* [Problem to work on] Only a number is wanted. Count the lines holding the string "that".

* [Recorded information]
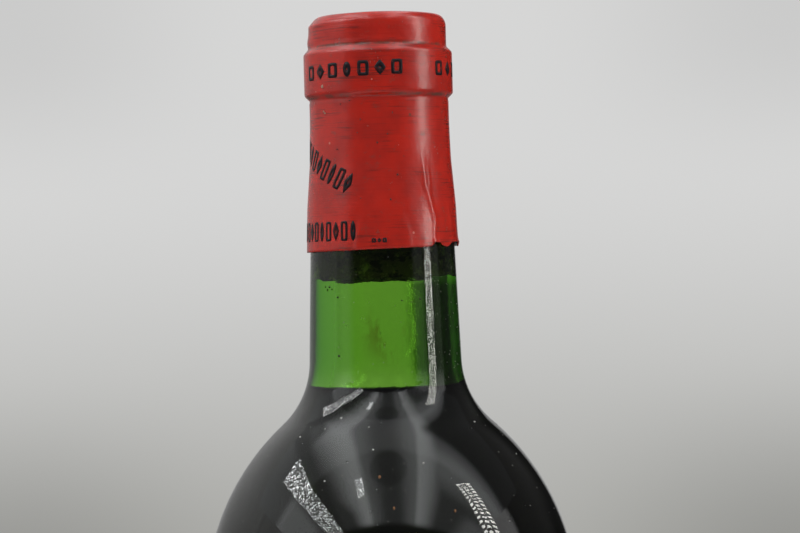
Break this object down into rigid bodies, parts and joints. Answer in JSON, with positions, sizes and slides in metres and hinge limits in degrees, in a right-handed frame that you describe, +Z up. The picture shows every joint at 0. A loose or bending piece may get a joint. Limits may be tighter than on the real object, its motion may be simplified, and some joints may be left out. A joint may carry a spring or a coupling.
{
  "type": "wine bottle",
  "caption": "Corked green glass wine bottle with a plain red foil capsule, filled with dark wine to the foot of its neck.",
  "frame": {"origin": "centre of the base, on the plane that the bottle stands on", "axes": "+Z up along the bottle's axis, -Y is the front, +X is to the right seen from the front"},
  "size_m": [0.0754, 0.0754, 0.3002],
  "materials": {
    "green_glass": "polished",
    "wine": "gloss",
    "cork": "matt",
    "foil": "satin"
  },
  "bodies": {
    "root": {"glass_bottle": "green_glass", "wine": "wine", "cork": "cork", "capsule": "foil"}
  },
  "joints": []
}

* [Problem solution] 2